Thursday, July 29, 2010

Whither weather?

Gardeners and farmers love to complain about the weather. Weather is a constant in our lives, even as soil is. By our lights, Mother Nature never quite manages to get it just right. It is too hot. It is too dry. It is too cold or too wet. But Mother Nature would say to us that the weather is always just right. It is always exactly what it must be in response to the natural processes of the planet.

I've been thinking about weather quite a lot lately, because we've had an unusual summer of weather. While much of the Northeast and corresponding latitudes around the earth have been suffering from triple digit temperatures, we here in Southeast Texas have had a relatively mild summer with occasional rains. This is a stark contrast to what we experienced last summer with very high temperatures and drought that burned our plants and increased our water bills. Indeed, that is the usual pattern for our summers and so this spell of temperate weather has been a pleasant interlude. We should enjoy it while it continues for I fear it won't last much longer.

Weather is such an interesting topic, one that people never tire of talking about, and the most interesting thing about it for me is what generates our weather. Why do the rains fall and the thunder rattle our rafters? Why do the winds blow? Conversely, why does rain not fall for weeks on end at times?

Of course, there are complicated answers to those questions having to do with temperatures of the oceans and with air pressure and topography and the water cycle and many other things which I understand only sketchily. The National Oceanic and Atmospheric Administration is our agency that tracks and reports on such things. As well as weather, they track the larger, longer patterns that comprise climate and they just issued their latest report on that subject this week.

But climate is not weather. Weather is the short-term conditions that we experience and complain of, while climate is weather writ large. Climate is the sum total of conditions over decades, centuries, or millennia. Climate, though, may affect weather, and global climate change can have an impact on our daily lives, as NOAA points out, in longer growing seasons, increases in heavy downpours, earlier snowmelt, increased flooding, even in colder winters in some areas.

There are so many things that affect weather, though. There are well-known phenomena like El Nino/La Nina, the currents in the ocean, the humidity and temperature of the troposphere - it hurts my head just to think about it.

And that's another thing. Every summer as it gets close to my August 9 birthday, I start having headaches. I refer to them as my summer headaches because I don't have them at any other time of the year. Now, maybe it's partly psychological because I just don't want to face getting another year older, but I think it's mostly environmental. There's something in the air at this time of year that hurts my head, even if the weather is pleasant.
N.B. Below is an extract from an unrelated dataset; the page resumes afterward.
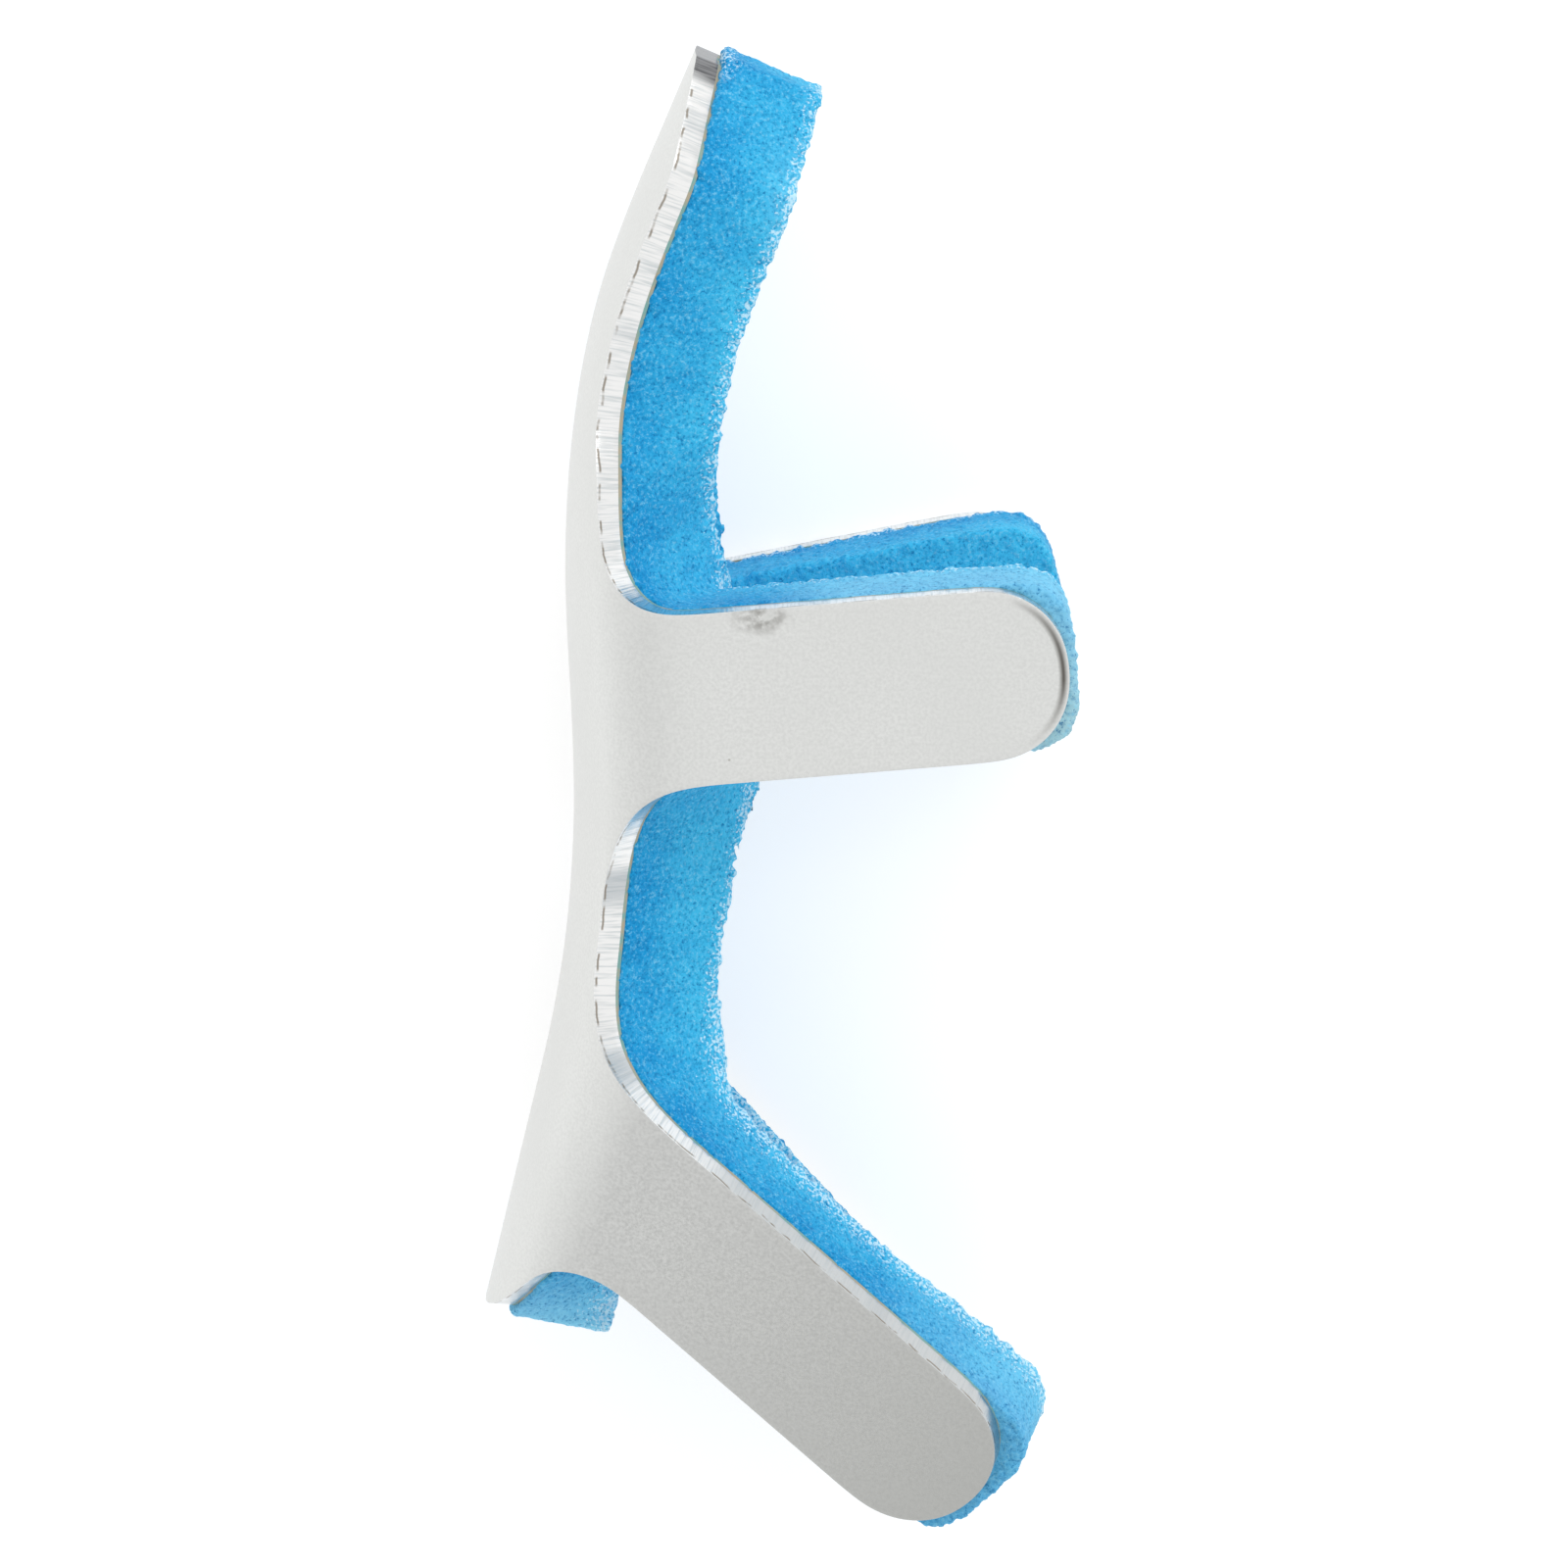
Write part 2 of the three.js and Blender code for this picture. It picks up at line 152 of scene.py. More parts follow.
def finished(piece):
    """The piece with its modifiers applied, as plain mesh."""
    bpy.context.view_layer.update()
    result = bpy.data.meshes.new_from_object(piece.evaluated_get(bpy.context.evaluated_depsgraph_get()))
    piece.modifiers.clear()
    piece.data = result
    return piece


def points_of(mesh):
    """The places of a mesh's vertices, one row each."""
    flat = np.empty(3 * len(mesh.vertices), np.float32)
    mesh.vertices.foreach_get("co", flat)
    return flat.reshape(-1, 3).astype(float)


def finder_of(points):
    """A tree that finds the nearest of some points."""
    finder = kdtree.KDTree(len(points))
    for i, point in enumerate(points):
        finder.insert(point, i)
    finder.balance()
    return finder


def subdivide(piece):
    """Rounds a piece's cage, in two steps of subdivision that keep its creased edges."""
    rounding = piece.modifiers.new("subdivide", "SUBSURF")
    rounding.levels = rounding.render_levels = 2


def keep(mesh, name, values):
    """Stores one number for each vertex under a name that the materials read."""
    mesh.attributes.new(name, "FLOAT", "POINT").data.foreach_set("value", np.asarray(values, np.float32))


shell = cage("aluminium_shell", "aluminium_sheet_bent", sheet_sharp)
corners = points_of(shell.data)
outer_rim = rim_of(shell.data, int(np.argmin(corners[:, 0])))
in_outer = np.zeros(len(corners), bool)
in_outer[outer_rim] = True
creased = np.zeros(len(corners), bool)
for edge, value in zip(shell.data.edges, shell.data.attributes["crease_edge"].data):
    if value.value:
        creased[list(edge.vertices)] = True
wall = [any(in_outer[v] for v in f.vertices) and any(creased[v] and not in_outer[v] for v in f.vertices)
        for f in shell.data.polygons]
shell_cage = shell.data.copy()

subdivide(shell)
rim = shell.modifiers.new("rim", "BEVEL")
rim.width = sheet_rim
rim.segments = 3
rim.limit_method = "ANGLE"
rim.angle_limit = sheet_sharp
rim.material = 1

sheet, tree, shader, place = blank_material("satin_rolled_aluminium")
shell.data.materials.append(sheet)
# Rolled aluminium is a light grey metal, dulled by the rolls to a fine satin grain. It is too fine to
# show here, so it is drawn 0.2 mm coarse.
from_edge = put(tree, "ShaderNodeAttribute", attribute_name="from_edge").outputs["Fac"]
cloud = put(tree, "ShaderNodeTexNoise", {"Vector": place, "Scale": 130.0, "Detail": 2.0})
grain = put(tree, "ShaderNodeTexNoise", {"Vector": place, "Scale": 5200.0, "Detail": 3.0})
tone = put(tree, "ShaderNodeMix", {
    0: cloud.outputs["Fac"], 6: linear("#d8d9d7"), 7: linear("#e1e2e0")}, data_type="RGBA")
sparkle = put(tree, "ShaderNodeMapRange", {
    "Value": grain.outputs["Fac"], "From Min": 0.35, "From Max": 0.65, "To Min": 0.0, "To Max": 1.0})
grained = put(tree, "ShaderNodeMix", {
    0: sparkle.outputs["Result"], 6: linear("#d3d4d2"), 7: tone.outputs[2]}, data_type="RGBA")
# A few dark pits, each about 0.25 mm wide.
pits = put(tree, "ShaderNodeTexVoronoi", {"Vector": place, "Scale": 210.0})
pitted = put(tree, "ShaderNodeMapRange", {
    "Value": pits.outputs["Distance"], "From Min": 0.022, "From Max": 0.03, "To Min": 0.55, "To Max": 0.0})
specked = put(tree, "ShaderNodeMix", {
    0: pitted.outputs["Result"], 6: grained.outputs[2], 7: linear("#7c7668")}, data_type="RGBA")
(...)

Ozone, maybe?

Anyway, headaches are a good excuse for staying inside and leaving the garden to find its own way at this time of year and I almost always do. "Finding its own way" means returning to the wilderness that it almost is anyway. It's a time of rest for the garden as well as me when I don't struggle to bend it to my will.

So, I sit inside in the cool with my iced tea and read my books and think about things. I pity those people in the Northeast and elsewhere who don't have air conditioning because they thought they would never need it. And I ponder the origins of our weather and what next week will bring us. We are almost at mid-summer now. That point will come around my birthday. Will our relatively pleasant summer weather continue to hold, or will we see a return to normalcy? Whichever way it goes, I suspect we will find something to complain about.